Daddy, why is grandma so bitter?
I don’t know, son; seems to run in the family. Your great uncle tasted awful
ballet teacher: “The girls tell me you’re going to a country that doesn’t allow children?”
Yes. I’m in my parenting powermove liar liar pants on fire era.
wife: oh cool, the zoo reopened
me: [sitting on couch shirtless in cutoff sweats while drinking beer] why would I want to go look at a some bored dumb animal who sits around all day doing nothing
When my cat gets in trouble I call him by his full name, Catthew.
Me: I named you kids after my favorite Pearl Jam songs
Jeremy: That’s really cool dad
Elderly Woman Behind the Counter in a Small Town: It’s not, actually
The best part of my kid graduating was unsubscribing from the school’s text messages.
I don’t think Major Tom was much of an astronaut – Ground Control had to tell him to put his helmet on, FFS. That’s pretty basic stuff.
My Uber driver: (quiet, minding their own business)
Me: are you mad at me?
My👏spacebar👏is👏broken👏so👏I’m👏using👏the👏clapping👏emoji👏instead👏I’m👏not👏trying👏to👏make👏a👏point
Hate is too strong of a word, but to the guy who brought a cowbell to a 7am youth hockey game, I very much dislike you
I am travelling in the Mexican wilderness and have been accepted into a pack of pumas!
They protected me last night while I slept. Deeply honoured to say I think they are are also happy to let me have some of their breakfa
No Google it does not
me: i’m sorry
gordon ramsay: yes donkey sorry for what?
me: i’m sorry i burnt the quesadillas
gordon ramsay: that’s better big boy
me: look man you’re gonna have to leave this is a private residence
“You wastrel” I scream after pausing to look up bad person in my thesaurus.
I’m sorry I pretended I was dead when you said hi.
[hell]
Satan: this is our library
Me: cool i love reading
Satan: we only have the twilight series
Writing Tip: Learn the letters. YES all of them. Regardless of what you write they’ll come in handy. Try experimenting w/ diff combinations.
Die Hard (1988) A shoeless New Yorker murders a bunch of people at his wife’s office Christmas party.
What
Today my coworker asked if I wanted to hold her new baby and neither of us were prepared for me saying why?
[dinner]
prince eric:ariel:
prince eric: I’m sorry I’m still uncomfortable eating seafood now that I know they can sing
ariel: no no, not this crab
prince eric: *taking bite* ok, good
ariel: he was just a backup dancer
Me: I’m Gen-X
Niece: *giggling* oh so you’re in the X-Men now
Me: No, it means I…
Niece: *full laughter* Captain Sweater Vest
I’m glad we evolved from apes.

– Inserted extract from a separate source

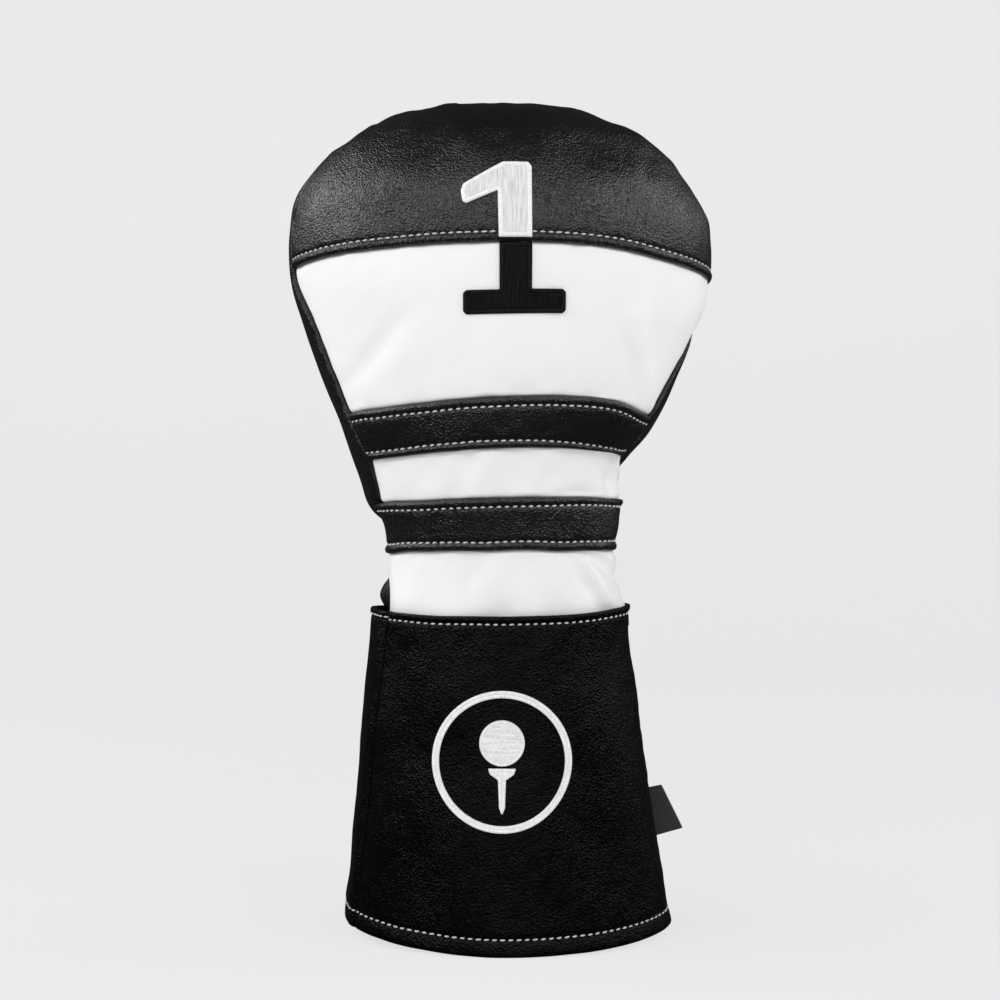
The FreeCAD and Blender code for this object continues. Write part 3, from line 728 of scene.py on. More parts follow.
crown_arc, crown_l, crown_r = arch_line("crown")
a_top, atl, atr = arch_line("band_a_top")
a_low, all_, alr = arch_line("band_a_low")
b_top_up, btl, btr = arch_line("band_b_top")
b_top_neck, bnl, bnr = arch_line("band_b_top", True)
b_low, bll, blr = arch_line("band_b_low", True)


def between(lo, hi, side, neck=False):
    return side_line(side, lo[1], hi[1], neck)


# skins' own small relief
fold_n, fold_m, tiny = waves(31, 19, stretch=(1, 1, 1.8)), waves(32, 9), waves(33, 5.5)


def pucker(p, edge, at, reach=1.4, depth=0.07, pitch=3.0):
    """The skin is drawn in between the holes of a stitch row."""
    s = p.sl
    return depth * np.cos(2 * math.pi * s / pitch) * np.exp(-((edge - at) / reach) ** 2)


def seam_ripple(p, P, depth=0.13, reach=5.0):
    """Ripples that run out from a side seam."""
    d = np.minimum(p.sl, p.sr)
    return depth * tiny(P * np.array([0.3, 0.3, 1.0])) * np.exp(-(d / reach) ** 2) * ramp(d, 0.2, 1.6)


def black_level(p, base=1.55, rows=True):
    P, _n = p.form.raw(p.phi, p.t)
    v = base + 0.10 * fold_n(P) + 0.05 * fold_m(P) + seam_ripple(p, P) + side_bulge(P)
    if rows:
        v = v + pucker(p, p.sb, 3.05) + pucker(p, p.st, 3.05)
    return v


# folds of the white panels, in the middle plane: start x, z, end x, z, height, width left, width right
FOLDS = [
    (54.2, 238.0, 58.5, 204.1, 1.15, 7.0, 2.6),
    (47.6, 231.4, 51.5, 216.9, -0.55, 3.0, 3.0),
    (-58.5, 213.0, -39.0, 237.2, -0.75, 4.0, 4.0),
    (-44.9, 211.8, -32.0, 233.3, 0.35, 5.0, 5.0),
    (-27.3, 233.3, -31.2, 217.7, 0.25, 4.0, 4.0),
    (-14.4, 204.1, -14.8, 227.4, -0.3, 4.0, 4.0),
    (-4.7, 206.0, -3.1, 225.5, 0.25, 7.0, 7.0),
    (9.8, 207.9, 8.6, 227.4, -0.3, 6.0, 6.0),
    (33.1, 207.6, 48.8, 209.1, -0.45, 12.0, 2.6),
    (-12.1, 185.7, -16.4, 167.8, -0.45, 3.2, 3.2),
    (-3.1, 186.5, -10.9, 167.8, 0.75, 4.5, 3.6),
    (18.7, 186.5, 9.8, 167.8, 0.7, 5.0, 4.0),
    (23.4, 169.3, 37.4, 170.1, -0.55, 3.0, 3.0),
    (44.1, 178.7, 43.7, 172.5, -1.0, 2.6, 2.6),
    (-9.8, 143.6, -12.5, 131.1, -0.55, 3.4, 3.4),
    (0.0, 145.6, -3.9, 128.0, 0.5, 5.0, 5.0),
    (34.7, 147.5, 45.6, 137.8, -1.5, 2.5, 2.0),
    (35.1, 141.3, 43.7, 126.4, 0.9, 3.6, 2.4),
    (30.0, 141.3, 40.2, 124.1, -0.7, 3.0, 3.0),
    (17.6, 143.6, 19.5, 128.0, 0.35, 7.0, 7.0),
]


def folds(P):
    bx, bz = board(P)
    total = np.zeros(bx.shape)
    for ax, az, ex, ez, h, wl, wr in FOLDS:
        dx, dz = ex - ax, ez - az
        L = math.hypot(dx, dz)
        along = ((bx - ax) * dx + (bz - az) * dz) / L
        across = ((bx - ax) * dz - (bz - az) * dx) / L * (1 if dz > 0 else -1)
        end = np.exp(-(np.maximum(-along, 0) / (1.6 * min(wl, wr))) ** 2 - (np.maximum(along - L, 0) / (1.6 * min(wl, wr))) ** 2)
        fade = 0.55 + 0.45 * np.sin(np.clip(along / L, 0, 1) * math.pi)
        total = total + 1.7 * h * end * fade * np.where(across < 0, np.exp(-(across / wl) ** 2), np.exp(-(across / wr) ** 2))
    total = np.where(total < -0.7, -0.7 - 0.65 * np.tanh((-0.7 - total) / 0.65), total)
    return total * (P[..., 1] < 10)


def side_bulge(P):
    """The right side swells a little where the back panel's tip begins."""
    return 1.1 * np.exp(-((P[..., 2] - 237.0) / 12.0) ** 2) * ramp(P[..., 0], 56, 67)


def white_level(p, base=0.0):
    P, _n = p.form.raw(p.phi, p.t)
    near = np.exp(-(p.sb / 6.0) ** 2) + np.exp(-(p.st / 6.0) ** 2)
    away = ramp(p.sb, 0.2, 1.6) * ramp(p.st, 0.2, 1.6) * ramp(np.minimum(p.sl, p.sr), 0.4, 4.0)
    return base + 0.10 * fold_n(P) + 0.04 * fold_m(P) + seam_ripple(p, P, 0.08) + 0.10 * fold_m(P) * near + folds(P) * away + side_bulge(P)


BLACKS, WHITES = "black_leather", "white_leather"

# ------------------------------------------------------------ leather, front
crown = Patch(head, side_line(-1, crown_l[1], TOP_CORNER), side_line(1, crown_r[1], TOP_CORNER), crown_arc, over_top(),
              ROLL, [(s, 1.55) for s in FINE], step=0.85, step_v=1.1, hold=5)
crown_off = crown.heights(black_level(crown, rows=False) + pucker(crown, crown.sb, 3.05), top=True)
P, _n = head.raw(crown.phi, crown.t)
crown_off = crown_off + 0.28 * tiny(P * np.array([1.0, 0.3, 0.3])) * np.exp(-(crown.st / 6.0) ** 2) * ramp(crown.st, 0.2, 2)
make("crown_leather", *shell(crown, crown_off), BLACK, ["crown_panel"], BLACKS)

upper = Patch(head, between(atl, crown_l, -1), between(atr, crown_r, 1), a_top, crown_arc, TUCK, TUCK, step=1.0, hold=5)
upper_off = upper.heights(white_level(upper))
make("upper_front_leather", *shell(upper, upper_off), WHITE, ["upper_front_panel"], WHITES)

band_a = Patch(head, between(all_, atl, -1), between(alr, atr, 1), a_low, a_top, ROLL, ROLL, step=0.75, step_v=1.0, hold=6)
band_a_off = band_a.heights(black_level(band_a))
make("upper_band_leather", *shell(band_a, band_a_off), BLACK, ["upper_band"], BLACKS)

mid = Patch(head, between(btl, all_, -1), between(btr, alr, 1), b_top_up, a_low, TUCK, TUCK, step=1.0, hold=6)
mid_off = mid.heights(white_level(mid))
make("mid_front_leather", *shell(mid, mid_off), WHITE, ["mid_front_panel"], WHITES)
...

If we evolved from chameleons, we’d constantly be walking into each other.
The twins brought in significantly less candy than I purchased. Running Halloween at a deficit is simply not acceptable.
Me: I got the vaccine!
MIL: I’m coming for a visit
Me: I don’t want it anymore!
Hubs: Ok boys, pick a number 1-4
3 year old: Lion Gaurd!
5 year old: 5!
So yes, homeschooling is going quite well.
My 8yo wants to make her tween sister’s birthday cake. My tween is mad because she wants to make her own cake. I suggested she have 2 birthday cakes and now everyone is upset.
Apparently the solution to all life’s problems is not more cake.